Adaptive Phase Estimation in the Presence of Nonlinear Phase Noise for Coherent Optical Detection

Abstract

For phase-modulated systems, digital carrier phase estimation (CPE) has been generally accepted as the fundamental solution to suppressing the challenging effects of laser phase noise (LPN). The optimal average length FIR filter used in carrier phase estimation algorithms, which is the best trade-off between tracking the time-varying phase offset and reducing effects of the Gaussian noise, has been identified as crucial to estimating phase reference from consecutive multi-symbols and impacts performance of digital coherent receivers.

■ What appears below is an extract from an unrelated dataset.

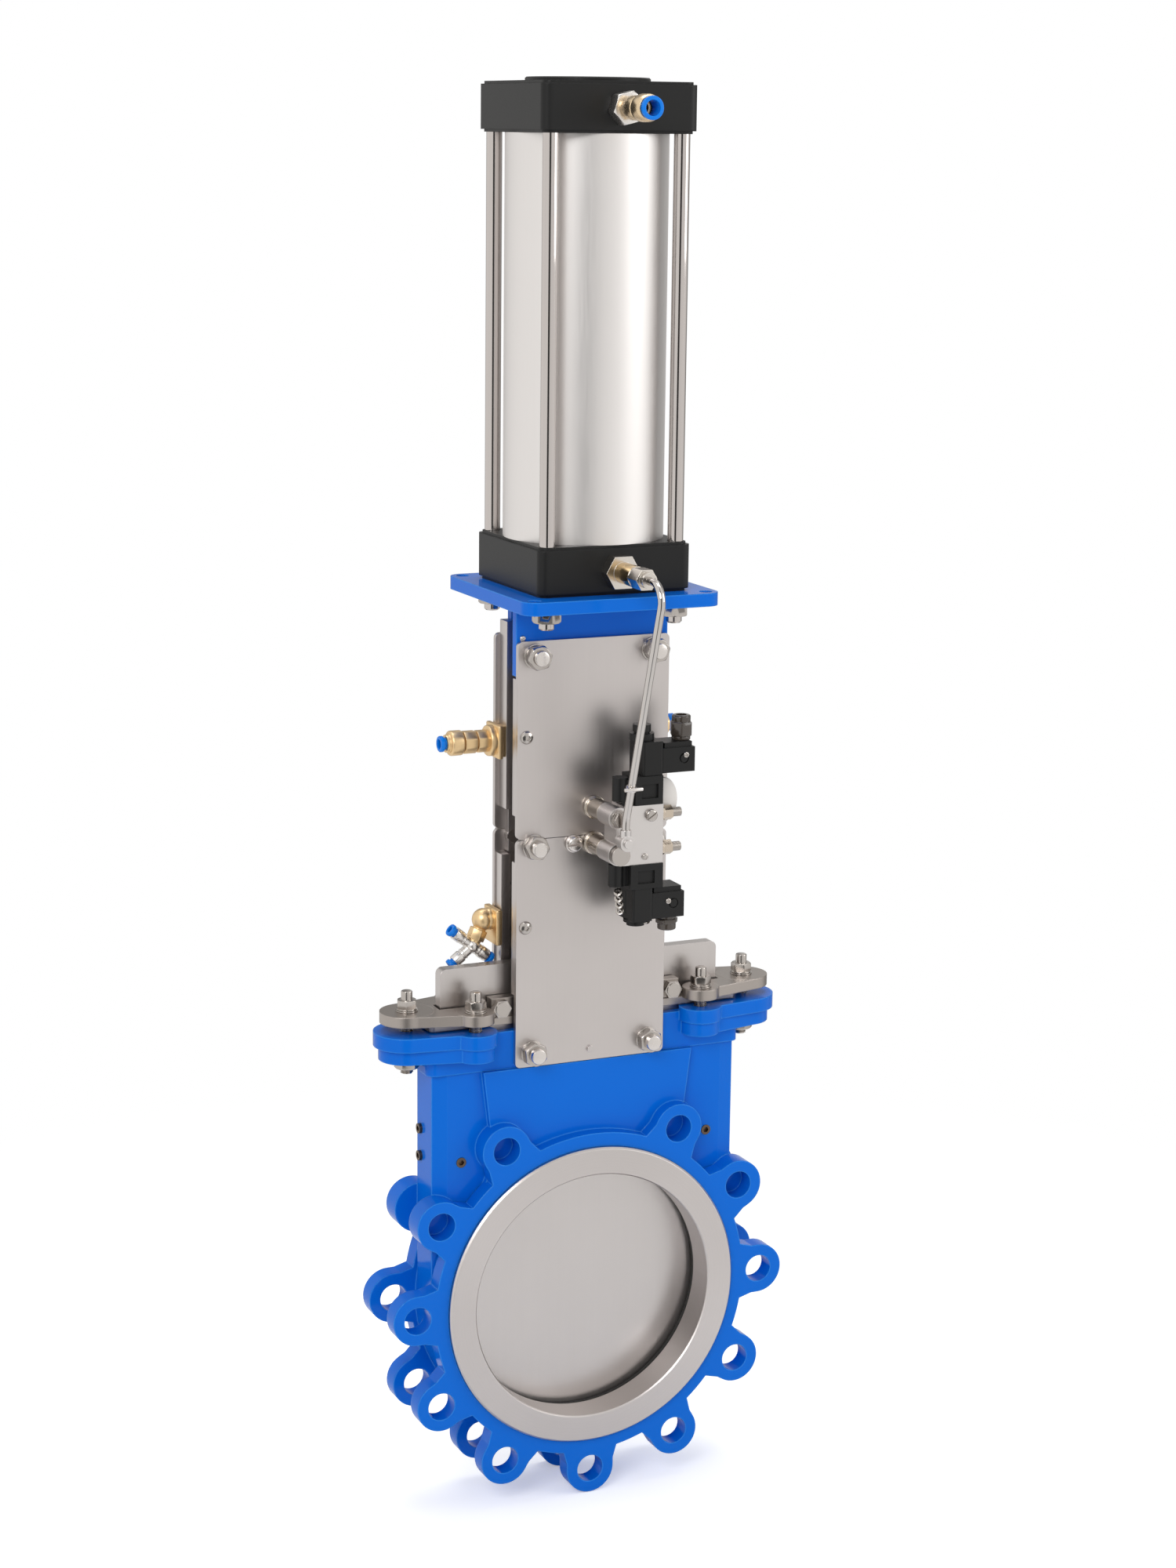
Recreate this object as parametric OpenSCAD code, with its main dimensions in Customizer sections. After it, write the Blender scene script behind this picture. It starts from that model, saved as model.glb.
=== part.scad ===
// Pneumatic knife gate valve, lugged wafer body, double-acting cylinder and solenoid valve.
// X runs across the pipe, Y along the pipe, Z up. The origin is the centre of the front face.

/* [Flow bore and faces] */
// Bore of the pipe and of both seat rings
bore_d = 200; // [190:1:206]
// Distance between the two flange faces
face_to_face = 76; // [74:1:84]
// Outer diameter of the raised stainless face
seat_face_d = 244; // [238:1:252]
// Thickness of the flange part of a seat ring
seat_face_t = 8; // [6:0.5:9]
// How far the stainless face stands proud of the painted face
raise_h = 4; // [3:0.5:5]
// Wall of the seat ring's sleeve inside the body
sleeve_wall = 8; // [7:0.5:9]
// Outer diameter of the painted flange ring
flange_d = 266; // [262:1:272]
// Width of the rubber seal between sleeve and gate
seal_w = 6; // [5:0.5:7]

/* [Bolting lugs] */
// Pitch circle of the flange bolts
bolt_pcd = 295; // [290:1:300]
// Flange bolt hole
bolt_hole_d = 22; // [18:1:23]
// Rounded end of a lug
lug_r = 20; // [18:0.5:21]
// Thickness of a lug along the pipe
lug_t = 15; // [12:0.5:16]
// Width of a lug where it leaves the flange ring
lug_root_w = 50; // [44:1:54]
// Places on the pitch circle, the one on top is left out
lug_places = 12; // [8:4:16]

/* [Gate] */
// Width of the gate blade
gate_w = 236; // [230:1:240]
// Thickness of the gate blade
gate_t = 10; // [8:0.5:11]
// Height of the gate's top edge above the pipe centre when shut
gate_top = 270; // [268:1:276]
// Travel of the gate from shut to open
gate_stroke = 212; // [200:1:214]
// Running gap on each side of the gate
gate_gap = 0.5; // [0.3:0.1:0.8]
// Thickness of the plastic strips that guide the gate's edges
guide_t = 3; // [2:0.5:4]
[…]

The optimal average length depends on factors such as laser linewidth and optical signal-to-noise ratio (OSNR) as well as nonlinearities of the channel, factors that are very difficult to observe in actual networks because they differ device by device, channel by channel, and subject to change with time, since their statistical knowledge may be unknown especially in reconfigurable optical systems. This paper proposes a simple adaptive phase estimation scheme that uses a phase noise reference to suitably set the properties of the FIR filter (i.e., average length) in phase tracking circuits under different channel conditions to mitigate the combined effects of both intrinsic laser phase noise and nonlinear phase noise in coherent phase-modulated optical systems.